Which lines contain the word "frame"? Return each of them as written.

:: Data for processing

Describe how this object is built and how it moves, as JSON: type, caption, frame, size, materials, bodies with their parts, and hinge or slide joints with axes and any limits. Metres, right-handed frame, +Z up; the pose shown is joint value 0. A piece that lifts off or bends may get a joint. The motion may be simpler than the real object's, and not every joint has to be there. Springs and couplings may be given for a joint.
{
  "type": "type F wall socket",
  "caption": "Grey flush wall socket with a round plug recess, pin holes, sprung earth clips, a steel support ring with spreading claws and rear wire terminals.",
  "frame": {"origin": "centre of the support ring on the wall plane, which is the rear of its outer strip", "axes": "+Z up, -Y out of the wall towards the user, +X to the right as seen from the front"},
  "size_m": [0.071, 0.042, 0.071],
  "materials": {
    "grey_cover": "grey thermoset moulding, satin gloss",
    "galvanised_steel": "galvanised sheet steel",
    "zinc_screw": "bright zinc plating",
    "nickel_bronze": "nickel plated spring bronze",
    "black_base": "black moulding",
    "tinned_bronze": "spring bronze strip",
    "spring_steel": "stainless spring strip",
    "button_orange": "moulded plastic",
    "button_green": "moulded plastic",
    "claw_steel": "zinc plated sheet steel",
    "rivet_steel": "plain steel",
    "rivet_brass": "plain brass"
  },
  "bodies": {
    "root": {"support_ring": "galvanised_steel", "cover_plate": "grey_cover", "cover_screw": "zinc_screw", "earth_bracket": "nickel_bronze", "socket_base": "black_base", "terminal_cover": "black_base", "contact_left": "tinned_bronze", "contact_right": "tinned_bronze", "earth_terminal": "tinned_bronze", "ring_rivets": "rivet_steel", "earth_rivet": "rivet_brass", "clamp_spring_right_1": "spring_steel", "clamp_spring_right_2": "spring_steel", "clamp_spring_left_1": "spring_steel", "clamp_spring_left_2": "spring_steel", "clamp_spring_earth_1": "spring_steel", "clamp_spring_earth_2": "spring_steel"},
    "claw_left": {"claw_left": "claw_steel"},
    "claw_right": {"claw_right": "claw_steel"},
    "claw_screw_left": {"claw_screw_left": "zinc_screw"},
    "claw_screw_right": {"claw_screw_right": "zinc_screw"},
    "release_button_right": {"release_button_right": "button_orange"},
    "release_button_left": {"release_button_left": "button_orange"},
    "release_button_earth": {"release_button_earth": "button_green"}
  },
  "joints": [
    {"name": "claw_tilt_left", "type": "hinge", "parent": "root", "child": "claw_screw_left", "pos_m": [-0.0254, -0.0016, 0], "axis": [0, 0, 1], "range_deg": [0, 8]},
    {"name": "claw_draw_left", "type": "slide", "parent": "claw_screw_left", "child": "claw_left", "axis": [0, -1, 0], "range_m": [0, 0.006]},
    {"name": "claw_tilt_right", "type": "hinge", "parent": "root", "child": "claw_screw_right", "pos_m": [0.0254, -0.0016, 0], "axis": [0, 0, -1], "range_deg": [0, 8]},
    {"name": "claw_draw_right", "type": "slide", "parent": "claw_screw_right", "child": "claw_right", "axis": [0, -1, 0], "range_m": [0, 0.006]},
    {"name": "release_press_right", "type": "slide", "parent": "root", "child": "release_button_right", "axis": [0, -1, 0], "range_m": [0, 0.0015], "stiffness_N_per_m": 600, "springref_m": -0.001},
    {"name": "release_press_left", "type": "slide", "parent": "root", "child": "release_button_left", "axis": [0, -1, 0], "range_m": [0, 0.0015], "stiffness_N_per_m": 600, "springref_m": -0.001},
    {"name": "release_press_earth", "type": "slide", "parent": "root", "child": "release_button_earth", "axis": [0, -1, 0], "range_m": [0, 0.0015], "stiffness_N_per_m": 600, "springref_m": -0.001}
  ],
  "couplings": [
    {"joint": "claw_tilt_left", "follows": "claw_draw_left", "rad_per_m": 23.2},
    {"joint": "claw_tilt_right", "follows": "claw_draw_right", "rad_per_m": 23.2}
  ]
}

::::
:: Data for processing

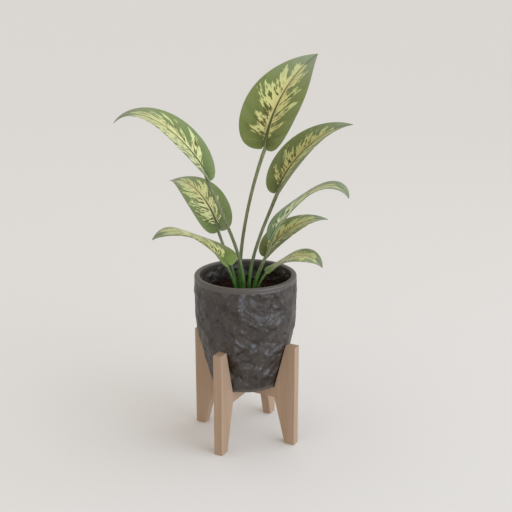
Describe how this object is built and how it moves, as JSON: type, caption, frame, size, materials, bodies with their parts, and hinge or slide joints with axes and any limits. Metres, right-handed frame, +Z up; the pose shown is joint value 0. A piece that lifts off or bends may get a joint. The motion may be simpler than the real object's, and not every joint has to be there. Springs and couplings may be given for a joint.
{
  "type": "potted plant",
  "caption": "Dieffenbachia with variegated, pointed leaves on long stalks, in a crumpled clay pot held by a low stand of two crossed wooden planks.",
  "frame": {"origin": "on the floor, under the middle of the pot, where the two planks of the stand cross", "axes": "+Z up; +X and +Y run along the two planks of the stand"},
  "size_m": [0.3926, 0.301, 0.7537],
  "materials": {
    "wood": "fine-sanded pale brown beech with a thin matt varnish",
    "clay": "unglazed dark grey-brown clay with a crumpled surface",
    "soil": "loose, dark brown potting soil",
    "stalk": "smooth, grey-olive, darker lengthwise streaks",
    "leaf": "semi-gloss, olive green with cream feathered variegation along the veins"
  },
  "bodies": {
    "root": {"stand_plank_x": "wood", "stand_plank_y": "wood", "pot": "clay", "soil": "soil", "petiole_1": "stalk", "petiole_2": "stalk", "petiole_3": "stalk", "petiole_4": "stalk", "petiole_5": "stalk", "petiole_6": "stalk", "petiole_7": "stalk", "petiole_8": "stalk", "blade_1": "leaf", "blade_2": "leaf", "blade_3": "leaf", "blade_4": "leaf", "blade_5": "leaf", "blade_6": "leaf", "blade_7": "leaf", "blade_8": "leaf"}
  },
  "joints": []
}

::::

— Exercise solution —
Describe how this object is built and how it moves, as JSON: type, caption, frame, size, materials, bodies with their parts, and hinge or slide joints with axes and any limits. Metres, right-handed frame, +Z up; the pose shown is joint value 0. A piece that lifts off or bends may get a joint. The motion may be simpler than the real object's, and not every joint has to be there. Springs and couplings may be given for a joint.
  "frame": {"origin": "centre of the support ring on the wall plane, which is the rear of its outer strip", "axes": "+Z up, -Y out of the wall towards the user, +X to the right as seen from the front"},
Describe how this object is built and how it moves, as JSON: type, caption, frame, size, materials, bodies with their parts, and hinge or slide joints with axes and any limits. Metres, right-handed frame, +Z up; the pose shown is joint value 0. A piece that lifts off or bends may get a joint. The motion may be simpler than the real object's, and not every joint has to be there. Springs and couplings may be given for a joint.
  "frame": {"origin": "on the floor, under the middle of the pot, where the two planks of the stand cross", "axes": "+Z up; +X and +Y run along the two planks of the stand"},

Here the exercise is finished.